### What is needed:
Please print all of the material below, word for word.
Start Recorded information
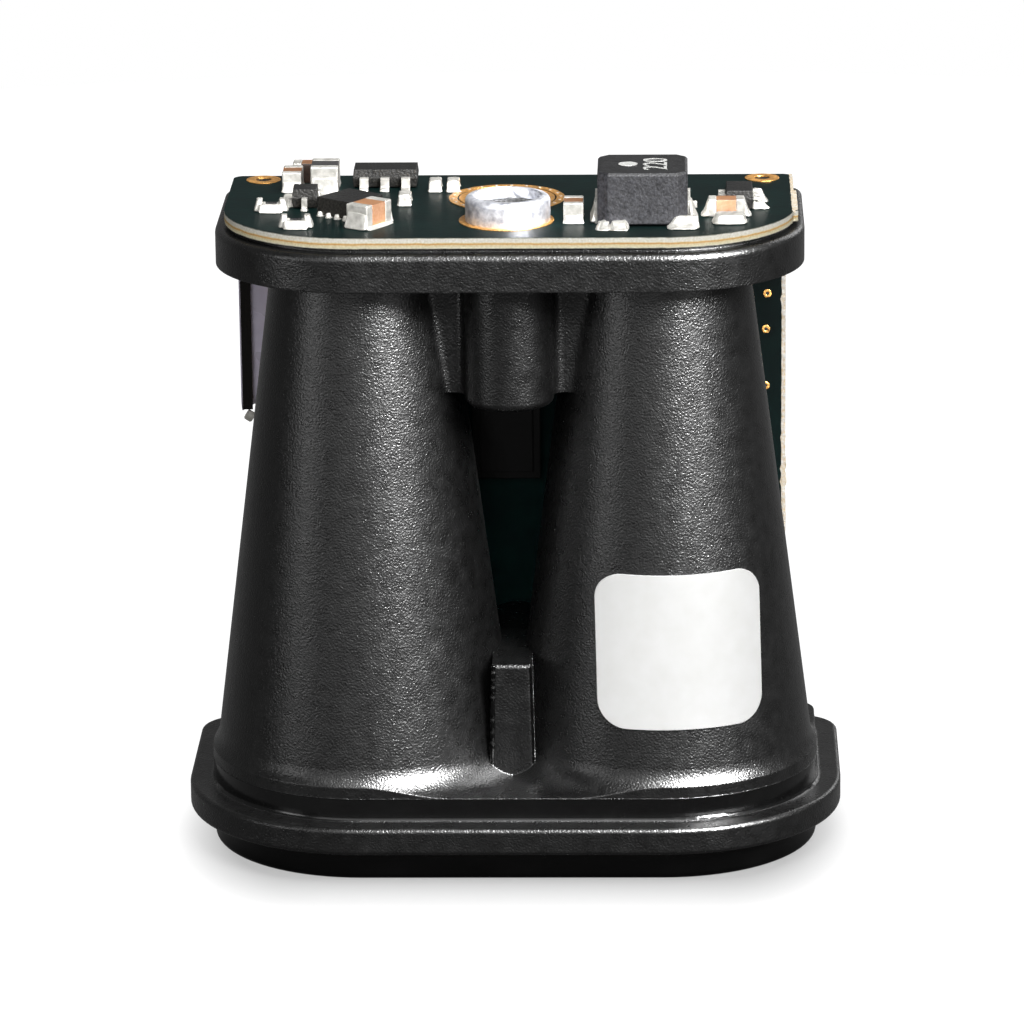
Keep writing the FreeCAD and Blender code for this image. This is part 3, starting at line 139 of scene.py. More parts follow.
def moulded_black():
    """Black glass-filled nylon from a spark-eroded mould.

    Its fine leather grain breaks a highlight into sparkles and leaves the rest satin. The
    mould's band round the plinth was polished, so it shows as a plain dark mirror. Grain
    this fine wouldn't show at the picture's size, so it is drawn about twice as coarse.
    """
    grain_size, grain_depth, edge = 0.09, 0.0095, 0.09
    material, tree = start_finish("spark_textured_nylon")
    place = add(tree, "TexCoord")["Object"]
    level = add(tree, "SeparateXYZ", {"Vector": place})["Z"]
    above = add(tree, "Math", {0: level, 1: PLINTH_BAND[0] * MM},
                operation="GREATER_THAN")[0]
    below = add(tree, "Math", {0: level, 1: PLINTH_BAND[1] * MM}, operation="LESS_THAN")[0]
    smooth = add(tree, "Math", {0: above, 1: below}, operation="MULTIPLY")[0]
    shown = add(tree, "Math", {0: smooth, 1: -0.9, 2: 1.0}, operation="MULTIPLY_ADD")[0]
    grain = add(tree, "Math", {0: varied(tree, grain_size, 0, 1, 1.5), 1: shown},
                operation="MULTIPLY")[0]
    soft = add(tree, "Bevel", {"Radius": edge * MM}, samples=6)["Normal"]
    satin = varied(tree, 0.6, 0.26, 0.32)
    return end_finish(material, add(tree, "BsdfPrincipled", {
        "Base Color": mottled(tree, 3.0, "#0a0a0a", "#101010"),
        "Roughness": add(tree, "Math", {0: smooth, 1: -0.13, 2: satin},
                         operation="MULTIPLY_ADD")[0],
        "IOR": 1.53,
        "Specular IOR Level": 0.25,
        "Normal": add(tree, "Bump", {"Height": grain, "Distance": grain_depth * MM,
                                     "Normal": soft})["Normal"],
    })["BSDF"])


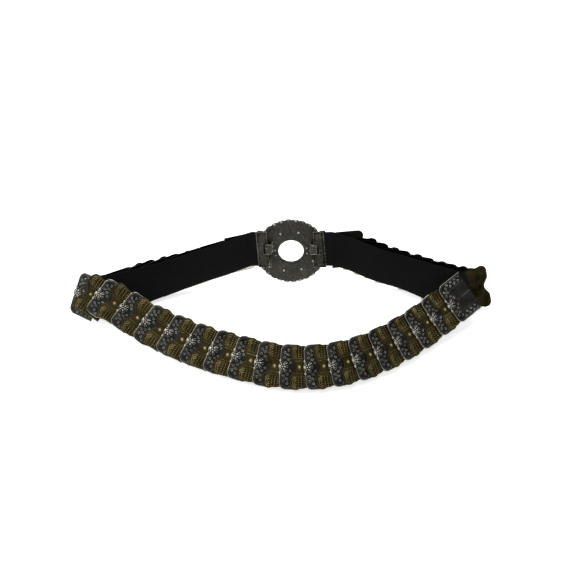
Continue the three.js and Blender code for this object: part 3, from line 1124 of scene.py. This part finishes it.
@dataclass
class BrassPlate(StampedPlate):
    """Waisted plate: round ears, arcs and dashes on its two panels, and a smooth waist with a boss.

    Where two numbers stand together, a part of the pattern begins at the first and is full at the second.
    """

    waist: float = 4.35
    waist_half: float = 9.25
    corner: float = 5.0
    body_half: float = 18.2
    body_from: tuple[float, float] = (6.0, 9.5)
    rim: Line = Line(0.45, 0.5, 0.26)
    groove: Line = Line(1.1, 0.6, -0.14)
    panel_sunk: float = 0.17
    panel_side: tuple[float, float] = (7.6, 7.9)
    panel_edge: tuple[float, float] = (1.2, 1.6)
    arcs: tuple[float, ...] = (1.5, 3.0, 4.4)
    arc_centre: tuple[float, float] = (5.4, 12.8)
    arc_rise: float = 0.57
    arc_width: float = 0.75
    arc_end: tuple[float, float] = (0.9, 0.2)
    columns: tuple[float, ...] = (7.6, 10.2, 12.8)
    rows: tuple[float, ...] = (9.0, 10.95, 12.9, 14.85, 16.8)
    dash: float = 0.53
    dash_radius: float = 0.8
    dash_spread: tuple[float, float] = (1.0, 0.4)
    rib: Line = Line(1.3, 0.5, 0.18)
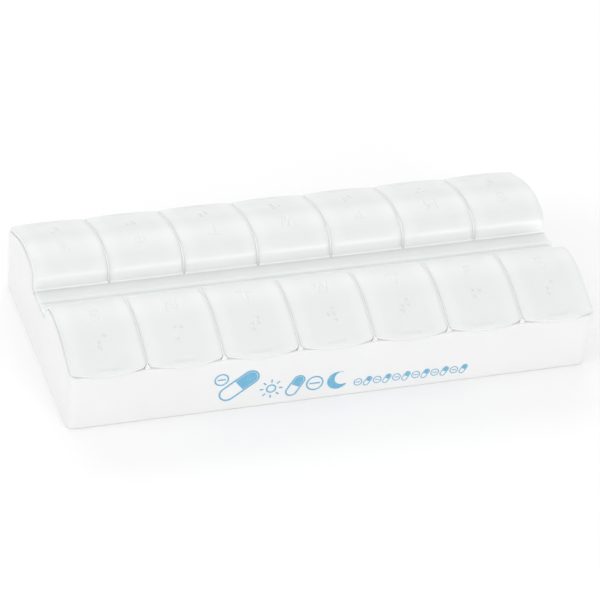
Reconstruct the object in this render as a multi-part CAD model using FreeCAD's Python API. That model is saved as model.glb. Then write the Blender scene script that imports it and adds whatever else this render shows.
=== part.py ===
End Recorded information
### Response to the exercise:
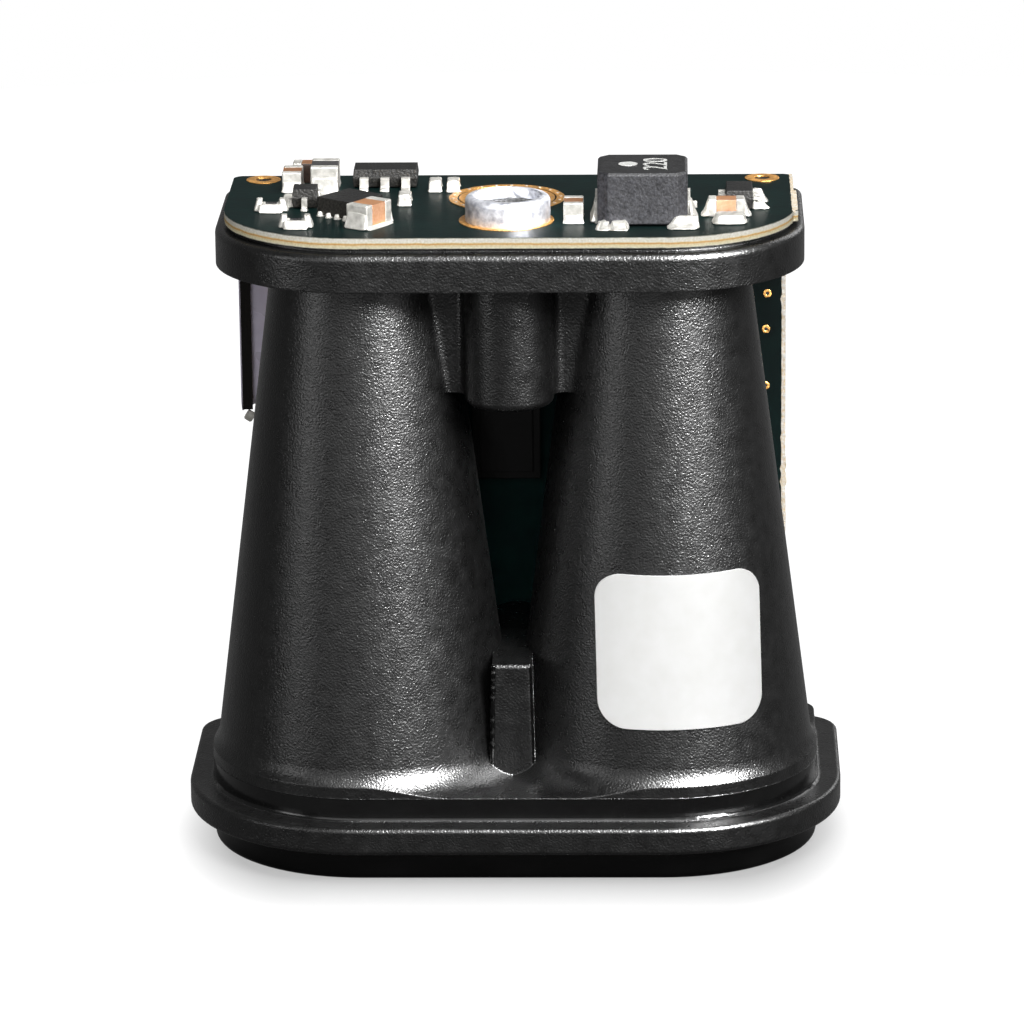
Keep writing the FreeCAD and Blender code for this image. This is part 3, starting at line 139 of scene.py. More parts follow.
def moulded_black():
    """Black glass-filled nylon from a spark-eroded mould.

    Its fine leather grain breaks a highlight into sparkles and leaves the rest satin. The
    mould's band round the plinth was polished, so it shows as a plain dark mirror. Grain
    this fine wouldn't show at the picture's size, so it is drawn about twice as coarse.
    """
    grain_size, grain_depth, edge = 0.09, 0.0095, 0.09
    material, tree = start_finish("spark_textured_nylon")
    place = add(tree, "TexCoord")["Object"]
    level = add(tree, "SeparateXYZ", {"Vector": place})["Z"]
    above = add(tree, "Math", {0: level, 1: PLINTH_BAND[0] * MM},
                operation="GREATER_THAN")[0]
    below = add(tree, "Math", {0: level, 1: PLINTH_BAND[1] * MM}, operation="LESS_THAN")[0]
    smooth = add(tree, "Math", {0: above, 1: below}, operation="MULTIPLY")[0]
    shown = add(tree, "Math", {0: smooth, 1: -0.9, 2: 1.0}, operation="MULTIPLY_ADD")[0]
    grain = add(tree, "Math", {0: varied(tree, grain_size, 0, 1, 1.5), 1: shown},
                operation="MULTIPLY")[0]
    soft = add(tree, "Bevel", {"Radius": edge * MM}, samples=6)["Normal"]
    satin = varied(tree, 0.6, 0.26, 0.32)
    return end_finish(material, add(tree, "BsdfPrincipled", {
        "Base Color": mottled(tree, 3.0, "#0a0a0a", "#101010"),
        "Roughness": add(tree, "Math", {0: smooth, 1: -0.13, 2: satin},
                         operation="MULTIPLY_ADD")[0],
        "IOR": 1.53,
        "Specular IOR Level": 0.25,
        "Normal": add(tree, "Bump", {"Height": grain, "Distance": grain_depth * MM,
                                     "Normal": soft})["Normal"],
    })["BSDF"])


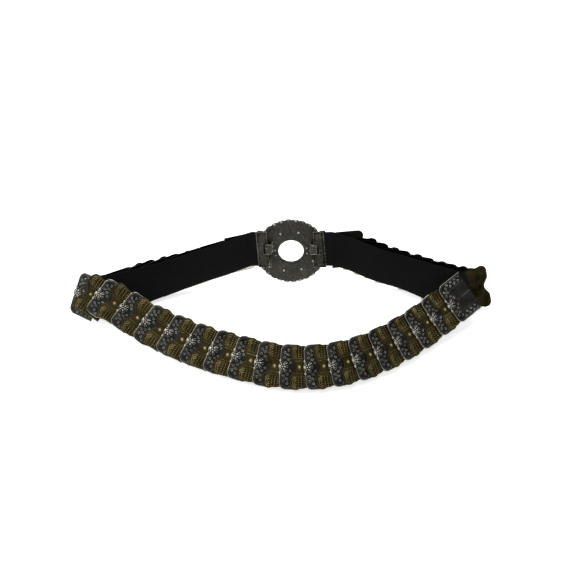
Continue the three.js and Blender code for this object: part 3, from line 1124 of scene.py. This part finishes it.
@dataclass
class BrassPlate(StampedPlate):
    """Waisted plate: round ears, arcs and dashes on its two panels, and a smooth waist with a boss.

    Where two numbers stand together, a part of the pattern begins at the first and is full at the second.
    """

    waist: float = 4.35
    waist_half: float = 9.25
    corner: float = 5.0
    body_half: float = 18.2
    body_from: tuple[float, float] = (6.0, 9.5)
    rim: Line = Line(0.45, 0.5, 0.26)
    groove: Line = Line(1.1, 0.6, -0.14)
    panel_sunk: float = 0.17
    panel_side: tuple[float, float] = (7.6, 7.9)
    panel_edge: tuple[float, float] = (1.2, 1.6)
    arcs: tuple[float, ...] = (1.5, 3.0, 4.4)
    arc_centre: tuple[float, float] = (5.4, 12.8)
    arc_rise: float = 0.57
    arc_width: float = 0.75
    arc_end: tuple[float, float] = (0.9, 0.2)
    columns: tuple[float, ...] = (7.6, 10.2, 12.8)
    rows: tuple[float, ...] = (9.0, 10.95, 12.9, 14.85, 16.8)
    dash: float = 0.53
    dash_radius: float = 0.8
    dash_spread: tuple[float, float] = (1.0, 0.4)
    rib: Line = Line(1.3, 0.5, 0.18)
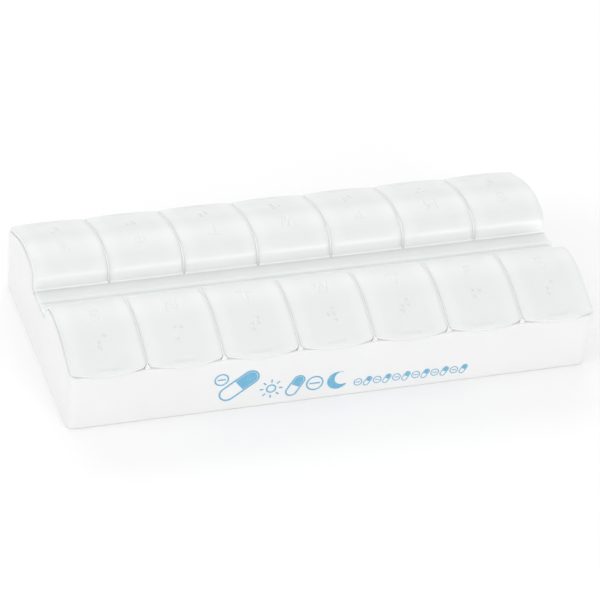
Reconstruct the object in this render as a multi-part CAD model using FreeCAD's Python API. That model is saved as model.glb. Then write the Blender scene script that imports it and adds whatever else this render shows.
=== part.py ===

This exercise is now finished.